> [Modeling code records]
********************

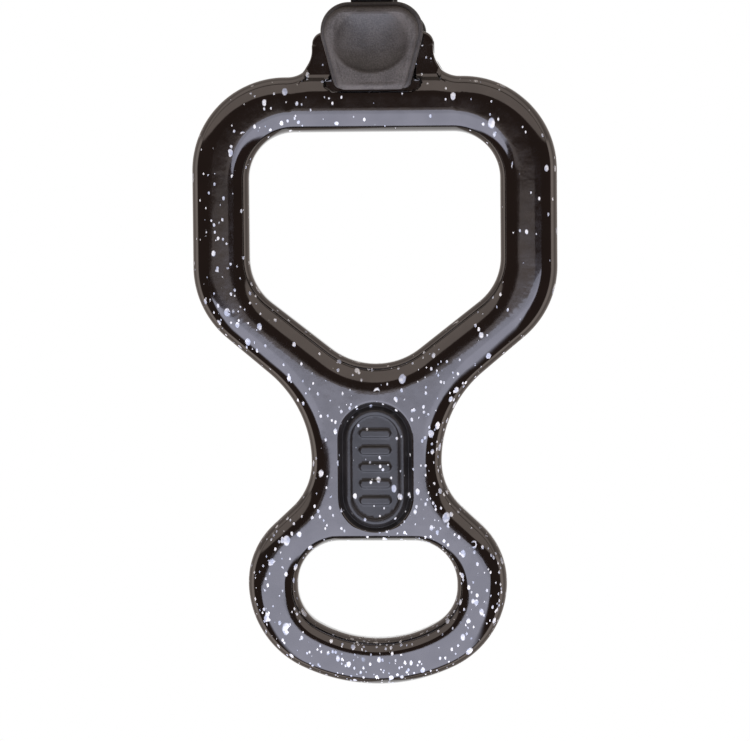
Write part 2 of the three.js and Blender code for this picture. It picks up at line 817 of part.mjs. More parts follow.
class Helix extends THREE.Curve {
  constructor(radius, low_z, high_z, turns) {
    super();
    Object.assign(this, { radius, low_z, high_z, turns });
  }

  getPoint(share, target = new THREE.Vector3()) {
    const angle = share * this.turns * 2 * Math.PI;
    const z = this.low_z + share * (this.high_z - this.low_z);
    return target.set(this.radius * Math.cos(angle), this.radius * Math.sin(angle), z);
  }
}

function gateSpring() {
  const low_z = spring_bore_floor_z + spring_end_gap + spring_wire_radius;
  const roof_z = pivot_z + heel_rise - follower_gap - follower_roof;
  const inner = follower_radius - follower_wall;
  const high_z = roof_z - inner + follower_wall - spring_end_gap - spring_wire_radius;
  const path = new Helix(spring_coil_radius, low_z, high_z, spring_turns);
  const steps = spring_turns * spring_steps_per_turn;
  const line = path.getPoints(steps);
  const apart = line.flatMap((point, i) =>
    line.slice(i + spring_steps_per_turn / 2).map((other) => point.distanceTo(other)),
  );
  const gap = Math.min(...apart) - 2 * spring_wire_radius;
  console.log(`spring: least gap to itself ${gap.toFixed(2)} mm`);
  const section = [];
  for (let side = 0; side < spring_sides; side += 1) {
    const angle = (2 * Math.PI * side) / spring_sides;
    const corner = new THREE.Vector2(Math.cos(angle), Math.sin(angle));
    section.push(corner.multiplyScalar(spring_wire_radius));
  }
  const geometry = new THREE.ExtrudeGeometry(new THREE.Shape(section), {
    steps,
    extrudePath: path,
    bevelEnabled: false,
  });
  geometry.translate(0, follower_y, 0);
  return toSolid(geometry);
}

// Assembly: the hook's inner top, where a carabiner bears, is the origin

const lacquer = { color: 0x14110f, roughness: 0.15, metalness: 0 };
const black_nylon = { color: 0x191818, roughness: 0.55, metalness: 0 };
const grey_plastic = { color: 0x77767b, roughness: 0.7, metalness: 0 };
const steel = { color: 0xb9bbbe, roughness: 0.3, metalness: 1 };

const pieces = [
  ['descender_body', descenderBody(), lacquer],
  ['keeper_hook', keeperHook(), black_nylon],
  ['gate_arm', gateArm(), black_nylon],
  ['pad_frame', padFrame(), grey_plastic],
  ['thumb_pad', thumbPad(), grey_plastic],
  ['pad_screw_upper', padScrew(upper_screw.z, upper_screw.head_y, 0), steel],
  ['pad_screw_lower', padScrew(lower_screw.z, lower_screw.head_y, 0), steel],
  ['gate_pin', crossBar(gate_pin_radius, pin_half_length, pivot_y, pivot_z), steel],
  ['hook_pin', crossBar(hook_pin_radius, pin_half_length, hook_pin_y, hook_pin_z), steel],
  ['spring_follower', springFollower(), steel],
  ['gate_spring', gateSpring(), steel],
];

const descender = new THREE.Group();
pieces.forEach(([name, solid, look]) => {
  const mesh = new THREE.Mesh(toGeometry(solid), new THREE.MeshStandardMaterial(look));
  mesh.name = name;
  mesh.position.set(0, -(nose_back_y + spine_front_y) / 2, -hook_eye_top_z);
  descender.add(mesh);
});

export default descender;
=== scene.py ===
import math

import bmesh
import bpy
import numpy as np
from mathutils import Matrix, Vector
from mathutils.geometry import delaunay_2d_cdt

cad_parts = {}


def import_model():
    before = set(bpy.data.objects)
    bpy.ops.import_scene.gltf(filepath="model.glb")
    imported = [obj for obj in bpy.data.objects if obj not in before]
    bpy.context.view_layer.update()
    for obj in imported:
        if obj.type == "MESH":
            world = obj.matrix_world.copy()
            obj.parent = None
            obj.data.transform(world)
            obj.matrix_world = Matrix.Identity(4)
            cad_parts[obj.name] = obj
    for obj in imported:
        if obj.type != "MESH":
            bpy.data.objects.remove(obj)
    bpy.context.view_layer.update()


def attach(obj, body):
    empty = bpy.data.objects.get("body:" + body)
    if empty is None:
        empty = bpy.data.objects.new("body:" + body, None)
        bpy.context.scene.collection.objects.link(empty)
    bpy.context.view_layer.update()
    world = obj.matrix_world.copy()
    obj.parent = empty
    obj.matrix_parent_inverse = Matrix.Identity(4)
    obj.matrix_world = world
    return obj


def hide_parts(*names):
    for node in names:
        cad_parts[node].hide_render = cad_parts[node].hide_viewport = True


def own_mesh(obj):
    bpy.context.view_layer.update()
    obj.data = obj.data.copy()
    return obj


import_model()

# Figure eight descender. Shapes are in millimetres from the middle of the big ring, as in the
# part's source; to_row() turns them into metres of the row frame.
ROW_SHIFT = np.array([0.0, -1.55, -66.0])
MM = 0.001
SAME_POINT = 0.002
TINY = 1e-9  # keeps a division off zero
WELD = 1e-7  # metres within which two vertices are one
ENCLOSED = 1  # triangulation output: only what the outlines enclose
FLAT_ERROR = 1e-5  # of the triangulation
FEATURE_MARGIN = 0.12  # features keep this far off a face's border

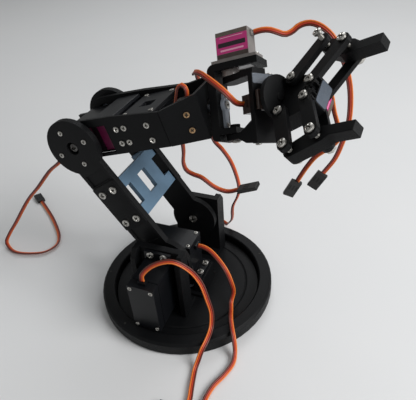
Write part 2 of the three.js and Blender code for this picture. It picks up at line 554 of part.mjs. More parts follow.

********************

> [Task instructions] In the listing above, find the line containing "const descender = new THREE.Group();" and the line containing "if empty is", then repeat those two lines and everything between them exactly.

> [Answer for the task]
const descender = new THREE.Group();
pieces.forEach(([name, solid, look]) => {
  const mesh = new THREE.Mesh(toGeometry(solid), new THREE.MeshStandardMaterial(look));
  mesh.name = name;
  mesh.position.set(0, -(nose_back_y + spine_front_y) / 2, -hook_eye_top_z);
  descender.add(mesh);
});

export default descender;
=== scene.py ===
import math

import bmesh
import bpy
import numpy as np
from mathutils import Matrix, Vector
from mathutils.geometry import delaunay_2d_cdt

cad_parts = {}


def import_model():
    before = set(bpy.data.objects)
    bpy.ops.import_scene.gltf(filepath="model.glb")
    imported = [obj for obj in bpy.data.objects if obj not in before]
    bpy.context.view_layer.update()
    for obj in imported:
        if obj.type == "MESH":
            world = obj.matrix_world.copy()
            obj.parent = None
            obj.data.transform(world)
            obj.matrix_world = Matrix.Identity(4)
            cad_parts[obj.name] = obj
    for obj in imported:
        if obj.type != "MESH":
            bpy.data.objects.remove(obj)
    bpy.context.view_layer.update()


def attach(obj, body):
    empty = bpy.data.objects.get("body:" + body)
    if empty is None:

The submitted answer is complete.